# The importance of unplugging



## Radman (Mar 23, 2005)

Working on a practical lighting effect for the gum machine in Charlie and Chocolate Factory I had two different colored floodlamps in some old household flood fixtures, hooked up to a chase controller. I was having trouble with the chaser and one of the floodlights, something similar to one of these:



The lamp was wiggling around, so I turned off the chaser and took out the lamp. There was a loose screw, and I proceeded to tighten it. I touched the hood and ZAP! Owwww! The stupid chase controller was screwed up and didn't work right at all! It was sending juice even though it was off! Lesson learned: take precautions.


----------



## Mayhem (Mar 23, 2005)

Not sure if I am reading this correctly or not but are you refering to a screw within the lamp base (i.e. a screw that secures a wire to the terminal) or the actual screw base on the lamp, as the picture looks like a PAR38 lamp to me.

Although, I am thinking that it is the former.

The second question that I have is related to the chase unit. When you say that you turned it off - did you turn of power to the unit or did you simply turn off the chase function?

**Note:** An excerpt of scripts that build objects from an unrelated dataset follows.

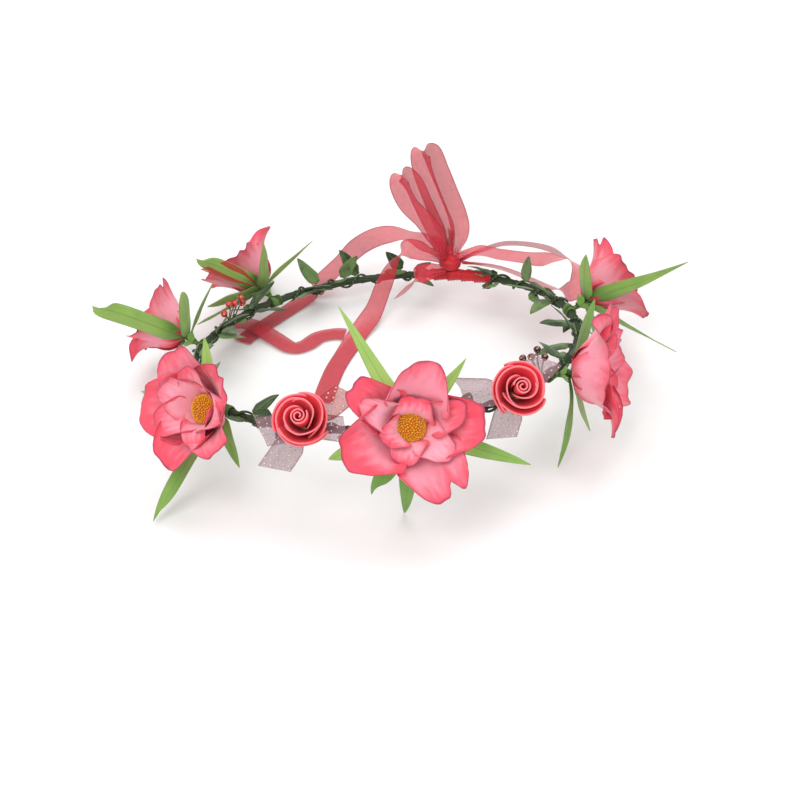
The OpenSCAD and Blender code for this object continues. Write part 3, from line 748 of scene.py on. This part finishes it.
# Strips of foam from the bud outwards: start and span round the rose, radius at both ends, height of the
# rim, flare
STRIPS = [
    (0, 820, 0.7, 4.0, 14.8, 0.0), (140, 190, 3.4, 6.6, 14.7, 0.9), (10, 190, 4.2, 7.6, 14.2, 1.2),
    (250, 180, 5.0, 8.6, 13.6, 1.5), (120, 170, 6.0, 9.4, 12.6, 1.8), (0, 165, 7.0, 10.2, 11.6, 2.0),
    (240, 160, 7.8, 10.6, 10.6, 2.1), (120, 150, 8.6, 10.9, 9.6, 2.1), (15, 150, 9.2, 11.0, 8.8, 1.9),
    (255, 150, 9.2, 11.0, 8.2, 1.9)]


def rose(name, angle, turn, lift, spin):
    """Rolled foam rose: a tight spiral bud, then strips that each start tucked in and end outside, lower
    and wider."""
    at = facing(angle, turn, lift) @ moved(z=8.1) @ turned(z=spin)
    bloom = Piece(name + "_rolled_foam")
    for k, (start, span, near, far, high, flare) in enumerate(STRIPS):
        foam_arc(bloom, at, start, span, (near, far), 0.6, high, flare, k + 1)
    bloom.make(foam, name, name + "_bloom", "rose_foam", thick=0.6)
    wrapped_stem(name, facing(angle, turn, lift), angle, 9.5)


def organza_piece(name, number, place, long, pitch, bend, wide, seed, body, paint, nodes=(),
                  slot="dotted_organza", dots=3.1):
    """A cut strip of organza, gathered at its root and slanted at its end, with slow ruffles across, and
    raised glitter dots on a lattice of rows that are set off by half a step."""
    v = np.linspace(0, 1, 30)[:, None]
    u = np.linspace(-1, 1, 21)[None, :]
    run, line_x, line_z, angle = bent_line(long, lambda s: pitch + bend * s)
    thread = long * v * (1 - 0.12 * (u + 1) * v)
    half = wide / 2 * (0.35 + 0.65 * swell(v, 0, 0.45))
    ruffle = wide * (0.07 * np.sin(5 * u + seed) * (1 - 0.5 * v) + 0.06 * waves(u * 1.5, v * 1.5, seed))
    theta = np.interp(thread, run, angle)
    points = xyz(np.interp(thread, run, line_x) - np.sin(theta) * ruffle, u * half + 0 * thread,
                 np.interp(thread, run, line_z) + np.cos(theta) * ruffle)
    points = put(place, points)
    sheet = Piece(f"{name}_organza_{number}").add(points, (u + 1) / 2, v * long)
    made = sheet.make(paint, body, nodes, slot)
    across = u * half + 0 * thread
    if not dots:
        return
    rows, columns = int(long / dots), int(wide / dots) + 1
    glitter = Piece(f"{name}_glitter_{number}")
    w = np.linspace(0, 2 * np.pi, 8, endpoint=False)
    for i in range(rows):
        for j in range(columns):
            a = int(np.clip((i + 0.7) / rows * 29, 0, 28))
            b = int(np.clip((j + 0.25 + 0.5 * (i % 2)) / columns * 20, 1, 19))
            centre = points[a, b]
            along = points[min(a + 1, 29), b] - points[a - 1, b]
            across = points[a, b + 1 if b < 20 else b] - points[a, b - 1]
            along, across = along / np.linalg.norm(along), across / np.linalg.norm(across)
            up = np.cross(along, across)
            profile = [(0.02, -0.32), (0.34, -0.22), (0.46, 0.0), (0.34, 0.22), (0.02, 0.32)]
            ring = np.cos(w)[:, None] * along + np.sin(w)[:, None] * across
            bead = np.stack([centre + up * h + r * ring for r, h in profile])
            glitter.add(bead, w / TURN, 0.5, 0.5, wrap=True)
    glitter.make(gold, body, slot=slot)


ROSES = [("rose_left", -113, 18, 40, 20), ("rose_right", -53, -22, 34, 150)]
# direction, pitch, bend, length, width
ROSE_ORGANZA = {
    "rose_left": [(275, -6, 0, 21, 14), (322, -8, 0, 25, 14), (122, 8, 0, 26, 12), (78, 4, 0, 20, 12)],
    "rose_right": [(258, 8, 0, 27, 13), (122, -4, 0, 24, 13), (330, -8, 0, 22, 13)],
}
for name, angle, turn, lift, spin in ROSES:
    rose(name, angle, turn, lift, spin)
    for k, (direction, pitch, bend, long, wide) in enumerate(ROSE_ORGANZA[name]):
        place = facing(angle, turn, lift) @ turned(z=direction) @ moved(x=1.4, z=6.8)
        organza_piece(name, k + 1, place, long, pitch, bend, wide, k + 3, name,
                      red_net if (name, k) == ("rose_left", 2) else net_cloth,
                      name + "_organza" if k == 0 else ())
organza_piece("back_left", 1, facing(127, 19, 45) @ turned(z=117) @ moved(x=COLLAR_R + 3, z=COLLAR_Z + 3),
              42, 25, 0,
              RIBBON_W, 8, "back_left", strip_cloth, "organza_strip", "organza_strip", dots=0)

# ---- Hoop, vine and berries ----


def wound_tape():
    """Tape on the hoop: a torus whose thickness steps with the helix of the laps and swells a little here
    and there."""
    piece = Piece("hoop_tape_wound")
    a = np.radians(np.linspace(KNOT_ANGLE + 1.5, KNOT_ANGLE + 358.5, 1500))[:, None]
    q = np.linspace(0, 2 * np.pi, 20, endpoint=False)[None, :]
    lap = (a * HOOP_R / 5.5 + q / TURN) % 1
    thick = TAPE_R - 0.22 + 0.30 * lap ** 2 + 0.10 * np.sin(a * 31) * np.sin(q + a * 9)
    rings = xyz((HOOP_R + thick * np.cos(q)) * np.cos(a), (HOOP_R + thick * np.cos(q)) * np.sin(a),
                thick * np.sin(q) + 0 * a)
    first_cap = rings[:1].mean(1, keepdims=True) + 0 * rings[:1]
    last_cap = rings[-1:].mean(1, keepdims=True) + 0 * rings[-1:]
    rings = np.concatenate([first_cap, rings, last_cap])
    piece.add(put(HOOP, rings), q / TURN * 12, np.linspace(0, 578, len(rings))[:, None], wrap=True, flip=True)
    piece.make(hoop_tape, "crown", "stem_tape", "stem_tape")


VINE_SPANS = [(-79, -56), (-49, -42), (-31, 7), (17, 60), (75, 122), (132, 160), (170, 213), (223, 242),
              (251, 271)]


def wound_twine():
    """Vine stem: a twine in a helix round the taped hoop, one turn in ten degrees, with a slow change in
    thickness."""
    piece = Piece("vine_stem_wound")
    for start, end in VINE_SPANS:
        count = int((end - start) * 4)
        a = np.radians(np.linspace(start, end, count))
        turn = (a - a[0]) * 36
        out = TAPE_R + 0.75
        path = xyz((HOOP_R + out * np.cos(turn)) * np.cos(a), (HOOP_R + out * np.cos(turn)) * np.sin(a),
                   out * np.sin(turn))
        ends = np.clip(np.minimum(np.arange(count), np.arange(count)[::-1]) / 4, 0.05, 1)
        thick = 0.62 * (1 + 0.15 * np.sin(turn * 1.7)) * ends
        piece.add(put(HOOP, tube(path, thick, 8)), np.linspace(0, 1, 8)[None, :],
                  np.arange(count)[:, None] * 0.4, wrap=True)
    piece.make(twine_paint, "crown", "vine_twine", "vine")


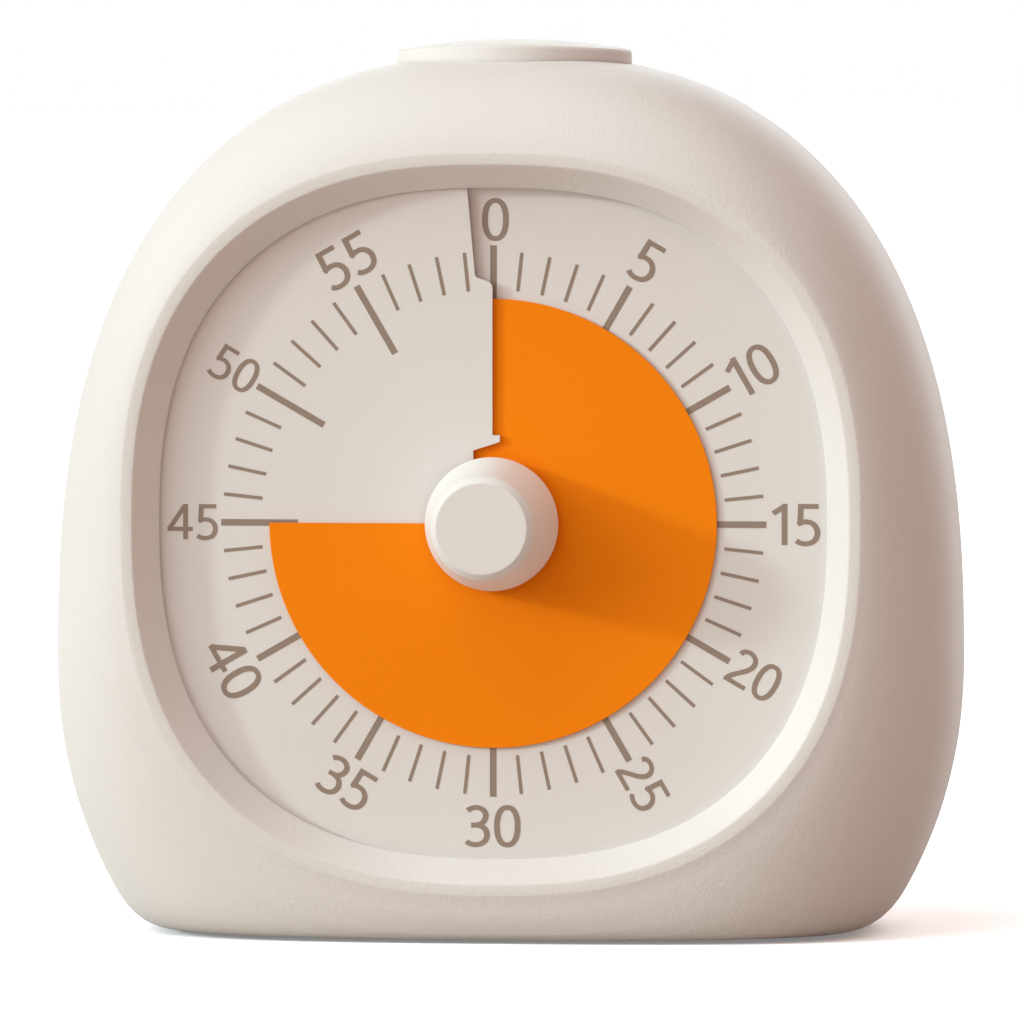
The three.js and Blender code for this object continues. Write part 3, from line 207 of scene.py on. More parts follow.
# Front shell: the moulded casing, one piece of warm white plastic with a very fine matte grain.
# Its side swells from the lip round the dial, and its dome has a round hole for the button.
# Four posts behind the dial take the screws that hold the rear cover.
mm = 0.001
wall = 2.2
around = 192
front_depth, back_depth = 24, 24
seam_y, seam_gap = 16, 0.3
seam_ease, seam_ease_depth = 0.12, 0.15
dial_z, seat_y = 43.65, -20.7
face_power = 2.46
foot, roll = 0.4, 4
button_y, button_hole = 1.5, 12.7
case_posts = ((-18, 9.8), (18, 9.8), (-27, 68), (27, 68))
# An outline: half width, height above and below its widest part, that part's height, and the
# powers that square its upper and its lower half.
lip = (38.8, 38.8, 38.8, dial_z, face_power, face_power)
widest = (47.5, 64.1, 47.15, 28, 2.485, 2.06)
flat_back = (38, 38, 38, 42.5, 2.6, 2.6)
# How the side narrows from the widest outline to each end.
front_curve, back_curve = (0.9, 3.2), (0.95, 2.6)
# The face's edge as size and depth: over the lip, down the funnel and in to the dial's seat.
lip_round = 0.3
face_edge = [
    (38.75, -23.9), (38.6, -23.98), (38.45, -24), (37.5, -24), (37.38, -23.98), (37.28, -23.9),
    (36.9, -23.43), (36.1, -22.5), (35.25, -21.5), (35.0, -21.2), (34.92, -21.07),
    (34.9, -20.95), (34.9, seat_y),
]
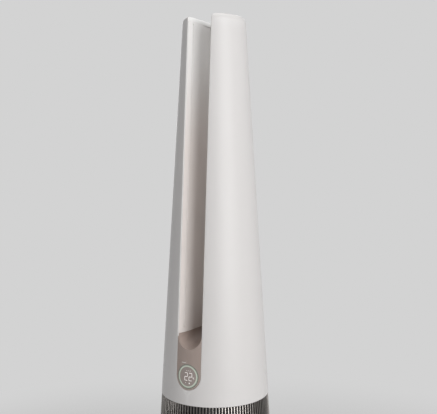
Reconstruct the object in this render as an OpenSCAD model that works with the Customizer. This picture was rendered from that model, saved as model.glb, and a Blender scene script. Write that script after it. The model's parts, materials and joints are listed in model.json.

If you just turned off the chase function, then it might be possible that the pre heat function was still activated, although I wouldn't imagine that you would get enough of a boot from that.

One possibility when people get a boot from a lamp base is when the hot and neutral have been switched over between the output and the lamp base. 

Could be a faulty switch but if that were the case I would imagine that you would have noticed that the unit was still chasing the other lamp.

A bit more info from you with regards to the lamp base (and wheter the screw was inside or in fact the actual lamp) and also the chase unit might make it easier for someone to help you work out why juice was present at the lamp base when the unit was turned off.

Regardless of the cause, you have learned a valuable lesson. ALWAYS turn off the power and where ever possible, UNPLUG the device that is being worked on.


----------



## mbenonis (Mar 23, 2005)

Sorry for the off-topic post, but you were able to get the rights to do Charlie and the Chocolate Factory?! We haven't been able to get them for two years running now, and it's the one show our entire department wants to do!


----------